Как правило, Тимур четко проводил границу между теми городами, которые сдавались без сопротивления, — их щадили — и теми, которые дорого ему обходились и в смысле усилий, и в смысле потерь, — такие разрушались. Но даже когда он спускал с цепи свои орды, он все-таки старался сохранить общественные здания города — мечети, медресе, школы и часовни. Даже в тех случаях, когда он давал своим людям волю жечь и грабить, довольно часто позднее архитекторы, строители и ремесленники получали приказ восстановить разрушенное. Отряды солдат отправлялись, чтобы восстановить каналы. Это помогало восстановить сельское хозяйство, что потом позволяло собирать налоги с этого региона. Персидский панегирист рассказывает обо всем этом, разумеется, чтобы представить Тимура как человека, исполняющего заветы святой книги. «Алкоран говорит, что восстановление городов — это один из самых благородных поступков, которые принц может совершить в этом мире», — писал Язди, захлебываясь от восторга.

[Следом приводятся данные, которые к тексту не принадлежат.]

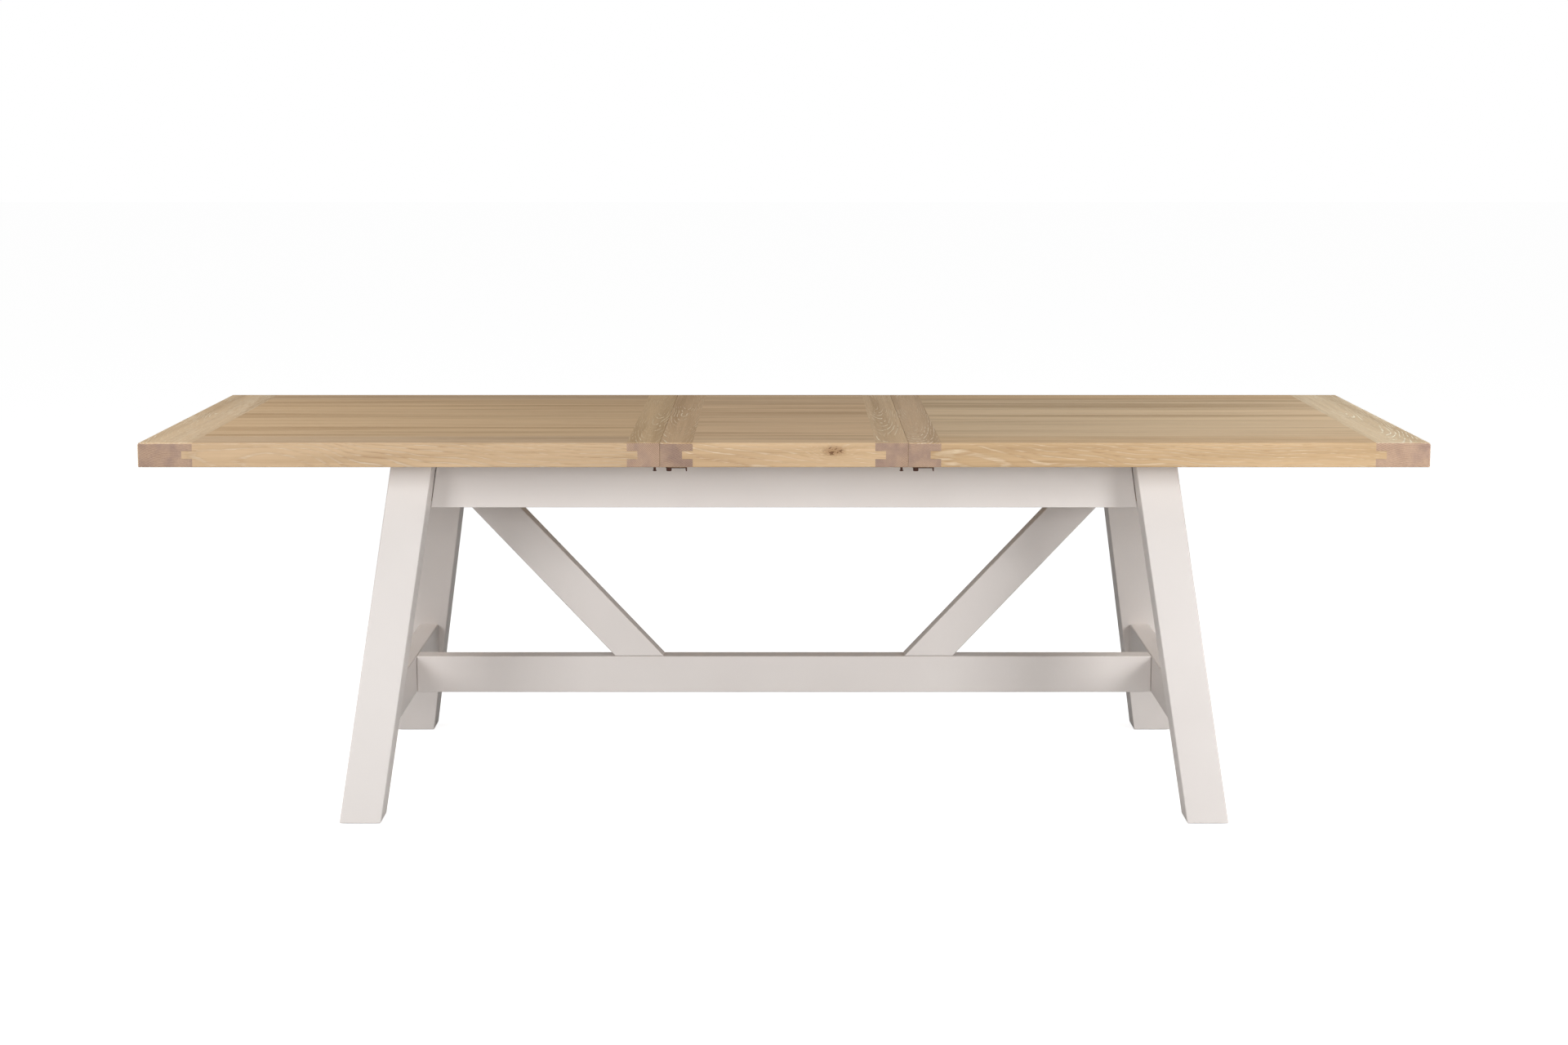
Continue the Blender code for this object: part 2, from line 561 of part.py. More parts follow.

Тимур совсем не собирался поворачивать назад после этих первых успехов. Пока еще не пришло время менять походное седло на уют Самарканда. После Тебриза он внезапно прекратил продвижение на запад и резко повернул на север. На карте это решение направить армию через горы Карабаха, а не по более удобной дороге на западе выглядит странно, особенно с учетом неблагоприятного времени года, но это было прямым ответом на перчатку, брошенную ханом Золотой Орды, который вел свою армию через Кавказ на юг, чтобы захватить Тебриз. Включая этот неспокойный район в состав империи, Тимур надеялся, что Тохтамыш больше не позволит себе подобных вылазок. Никому не позволено демонстрировать свое превосходство над Тимуром даже в мелочах. Его воля была высшим законом.